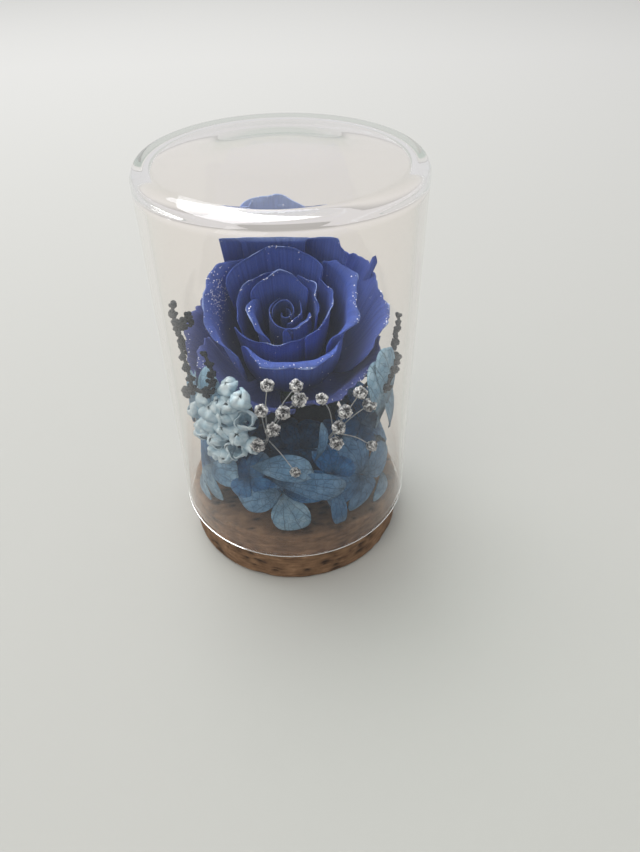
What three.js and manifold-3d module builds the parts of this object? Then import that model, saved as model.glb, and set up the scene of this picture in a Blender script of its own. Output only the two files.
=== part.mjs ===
// A preserved rose in a bottle: a blue rose head stands on a dry foam block in a collar of hydrangea,
// with sprays of small dried flowers round it. The arrangement is glued on a cork stopper, and a
// clear glass bottle is pushed over it, mouth down.
// Millimetres, +Z up. The origin is the centre of the cork's flat underside. The front is -Y, and a
// bearing is in degrees from the front, counted towards +X.
import * as THREE from "three";
import { mergeVertices } from "three/addons/utils/BufferGeometryUtils.js";
import Module from "manifold-3d";

const wasm = await Module();
wasm.setup();

// ---- Driving dimensions ----
const BOTTLE = {
  radius: 32.5, // outside of the wall
  wall: 2.2,
  mouth: 11.3, // height of the rim, which sits on the cork's step
  top: 108,
  crown: 2.8, // thickness of the closed end
  shoulder: 3, // outside rounding of the closed end
  dimple: 15.5, // radius of the shallow dish left in the closed end
  dish: 0.15,
  slope: 8, // width of the ring where the dish starts
  sides: 48,
};
const CORK = { head: 30.9, step: 11, plug: 29.9, tip: 29.2, height: 17, edge: 1.2, sides: 48 };
const FOAM = { centre: [0, 2], radius: 14, top: 37, edge: 2.5, sides: 24 };
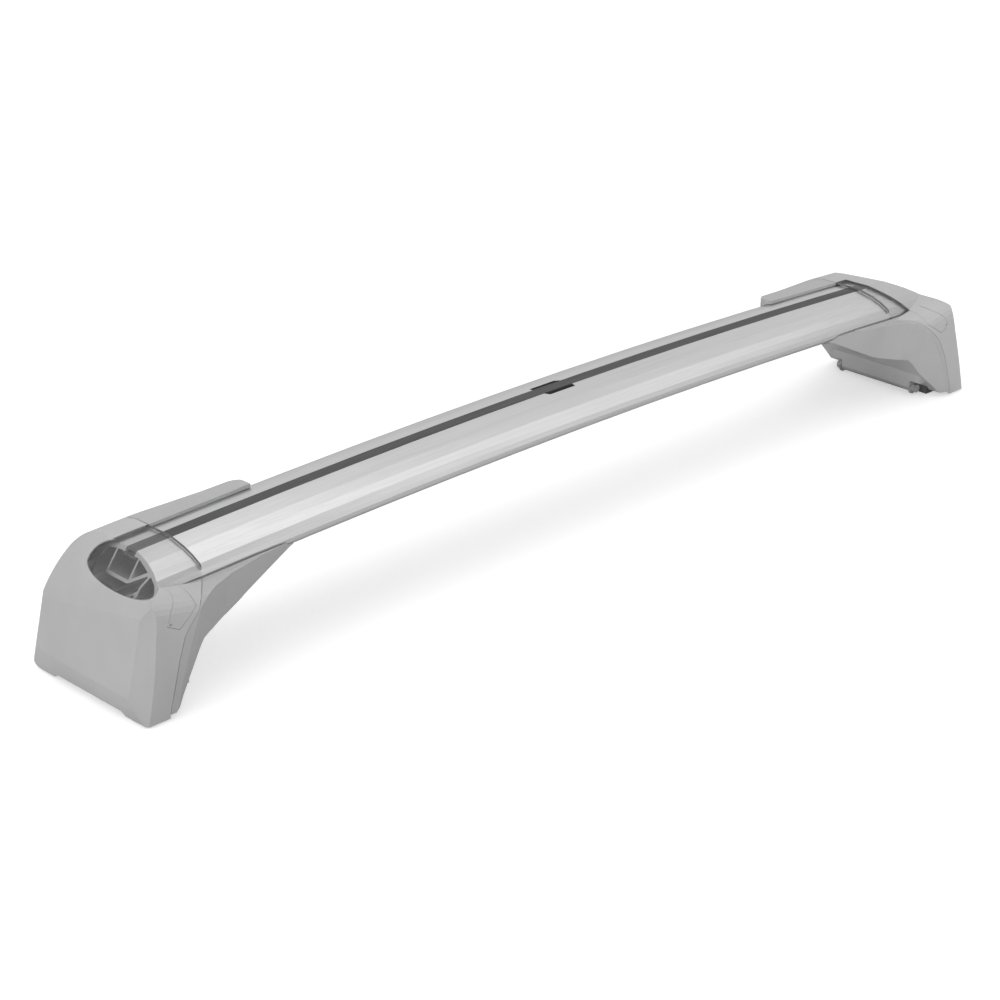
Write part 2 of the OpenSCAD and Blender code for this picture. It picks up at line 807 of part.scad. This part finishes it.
module base_pad() {
  color("dimgray")
    translate([pad_x, -pad_length / 2, 0])
      difference() {
        cube([pad_width, pad_length, pad_t]);
        for (i = [1 : 7])
          translate([-1, pad_length * i / 8 - 1, -1]) cube([pad_width + 2, 2, 2]);
      }
}

module left() {
  mirror([1, 0, 0]) children();
}

bar();
top_strip();
left() foot_body();  // left_foot_body
left() end_cover();  // left_end_cover
left() lock_flap();  // left_lock_flap
left() lock_barrel();  // left_lock_barrel
left() lock_cam();  // left_lock_cam
left() clamp_jaw();  // left_clamp_jaw
left() tension_bolt();  // left_tension_bolt
left() bolt_washer();  // left_bolt_washer
left() clamp_nut();  // left_clamp_nut
left() cross_rod();  // left_cross_rod
left() rod_clips();  // left_rod_clips
left() base_pad();  // left_base_pad
left() bar_gasket();  // left_bar_gasket
left() slot_bolts();  // left_slot_bolts
left() slot_nuts();  // left_slot_nuts
foot_body();  // right_foot_body
end_cover();  // right_end_cover
lock_flap();  // right_lock_flap
lock_barrel();  // right_lock_barrel
lock_cam();  // right_lock_cam
clamp_jaw();  // right_clamp_jaw
tension_bolt();  // right_tension_bolt
bolt_washer();  // right_bolt_washer
clamp_nut();  // right_clamp_nut
cross_rod();  // right_cross_rod
rod_clips();  // right_rod_clips
base_pad();  // right_base_pad
bar_gasket();  // right_bar_gasket
slot_bolts();  // right_slot_bolts
slot_nuts();  // right_slot_nuts
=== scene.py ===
import json
import math

import bpy
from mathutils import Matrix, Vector

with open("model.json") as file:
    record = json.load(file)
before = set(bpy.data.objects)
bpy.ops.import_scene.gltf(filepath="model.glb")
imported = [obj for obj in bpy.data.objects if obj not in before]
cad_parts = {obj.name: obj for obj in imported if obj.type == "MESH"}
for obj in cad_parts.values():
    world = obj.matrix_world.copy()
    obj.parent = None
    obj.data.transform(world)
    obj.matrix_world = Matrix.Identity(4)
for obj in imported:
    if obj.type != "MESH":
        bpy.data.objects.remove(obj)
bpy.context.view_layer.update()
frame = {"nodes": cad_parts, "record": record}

MM = 0.001

# Where the camera stands, in metres, how it is turned, in degrees, and its lens and sensor, in millimetres
CAMERA_PLACE = (-1.3039, -1.2887, 0.8192)
CAMERA_TURN = 43.804
CAMERA_DROP = 23.853
CAMERA_LENS = 86.88
SENSOR_WIDTH = 36.0

# Patterns of the surfaces: the distance between spots along X, Y and Z, in millimetres, and the amount of
# detail. The real die lines, etch, grain, pebble and zinc crystals are several times finer. They are drawn
# coarse enough to show in the render.
DIE_LINES = ((260, 0.9, 0.9), 3)
ETCH_PITS = ((0.35, 0.35, 0.35), 1)
SHEEN_DRIFT = ((90, 14, 14), 2)
RUBBER_GRAIN = ((0.5, 0.5, 0.5), 3)
RUBBER_WEAR = ((60, 6, 6), 3)
MOULD_PEBBLE = ((0.6, 0.6, 0.6), 2)
SHADE_CLOUD = ((40, 40, 40), 3)
ZINC_CRYSTALS = ((1.2, 1.2, 1.2), 3)

# Depths of relief, in millimetres
DIE_LINE_DEPTH = 0.0025
ETCH_DEPTH = 0.005
GRAIN_DEPTH = 0.03
PEBBLE_DEPTH = 0.012
COVER_PEBBLE_DEPTH = 0.01
CRYSTAL_DEPTH = 0.01

# Noise lies mostly between these two values
NOISE_LOW = 0.3
NOISE_HIGH = 0.7

# A little under nylon's 1.53 and polycarbonate's 1.58, for the soft sheen in the photograph
SHELL_IOR = 1.49

# Edges of a piece's mesh sharper than this stay sharp
SHARP_ANGLE = math.radians(32)

# The cut end of the bar, in metres and radians: a slanting plane that meets the bar's top at this X and Z
END_X = 0.420
END_TOP = 0.097
END_LEAN = math.radians(36)

# The bar's rounded section on that plane: its middle in Y and Z, its reach to each side, over and under it,
# and how square it is, where 2 is an ellipse
SECTION_MIDDLE = (0.0068, 0.0810)
SECTION_HALF = 0.0405
SECTION_OVER = 0.0190
SECTION_UNDER = 0.0102
SQUARENESS = 2.1

# The line of sight along which the cut end shows through the left cover's corner
SIGHT = (-0.508, 0.749, -0.424)
SIGHT_RATE = -SIGHT[0] * math.cos(END_LEAN) - SIGHT[2] * math.sin(END_LEAN)

# The clear zone of each cover over the bar: its front and rear edges, its lower edge over the bar's nose,
# and how far it goes past the cut end on either foot
BAR_FRONT = -0.0375
BAR_REAR = 0.0295
BAR_NOSE_Z = 0.0803
LEFT_RIM = 0.0025
RIGHT_RIM = -0.0100

# How steeply the cover turns from grey to clear at the zone's edges: over the bar it is a rate a metre, and
# over the cut end a rate on the section's scale, where the outline is at 1
BAR_EDGE_STEEP = 1250
END_EDGE_STEEP = 10

# What is left of the cover's body where it is clear, and the painted shade of the step along its seam
CLEAR_ALPHA = 0.10
SEAM_SHADE_EDGE = 0.3914
SEAM_SHADE_COLOUR = "#6e6e6e"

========

Goal: Extract exactly and only the span of lines that begins at the line containing "from mathutils import Matrix, Vector" and ends at the line containing "END_LEAN = math.radians(36)".

Output of the task:
from mathutils import Matrix, Vector

with open("model.json") as file:
    record = json.load(file)
before = set(bpy.data.objects)
bpy.ops.import_scene.gltf(filepath="model.glb")
imported = [obj for obj in bpy.data.objects if obj not in before]
cad_parts = {obj.name: obj for obj in imported if obj.type == "MESH"}
for obj in cad_parts.values():
    world = obj.matrix_world.copy()
    obj.parent = None
    obj.data.transform(world)
    obj.matrix_world = Matrix.Identity(4)
for obj in imported:
    if obj.type != "MESH":
        bpy.data.objects.remove(obj)
bpy.context.view_layer.update()
frame = {"nodes": cad_parts, "record": record}

MM = 0.001

# Where the camera stands, in metres, how it is turned, in degrees, and its lens and sensor, in millimetres
CAMERA_PLACE = (-1.3039, -1.2887, 0.8192)
CAMERA_TURN = 43.804
CAMERA_DROP = 23.853
CAMERA_LENS = 86.88
SENSOR_WIDTH = 36.0

# Patterns of the surfaces: the distance between spots along X, Y and Z, in millimetres, and the amount of
# detail. The real die lines, etch, grain, pebble and zinc crystals are several times finer. They are drawn
# coarse enough to show in the render.
DIE_LINES = ((260, 0.9, 0.9), 3)
ETCH_PITS = ((0.35, 0.35, 0.35), 1)
SHEEN_DRIFT = ((90, 14, 14), 2)
RUBBER_GRAIN = ((0.5, 0.5, 0.5), 3)
RUBBER_WEAR = ((60, 6, 6), 3)
MOULD_PEBBLE = ((0.6, 0.6, 0.6), 2)
SHADE_CLOUD = ((40, 40, 40), 3)
ZINC_CRYSTALS = ((1.2, 1.2, 1.2), 3)

# Depths of relief, in millimetres
DIE_LINE_DEPTH = 0.0025
ETCH_DEPTH = 0.005
GRAIN_DEPTH = 0.03
PEBBLE_DEPTH = 0.012
COVER_PEBBLE_DEPTH = 0.01
CRYSTAL_DEPTH = 0.01

# Noise lies mostly between these two values
NOISE_LOW = 0.3
NOISE_HIGH = 0.7

# A little under nylon's 1.53 and polycarbonate's 1.58, for the soft sheen in the photograph
SHELL_IOR = 1.49

# Edges of a piece's mesh sharper than this stay sharp
SHARP_ANGLE = math.radians(32)

# The cut end of the bar, in metres and radians: a slanting plane that meets the bar's top at this X and Z
END_X = 0.420
END_TOP = 0.097
END_LEAN = math.radians(36)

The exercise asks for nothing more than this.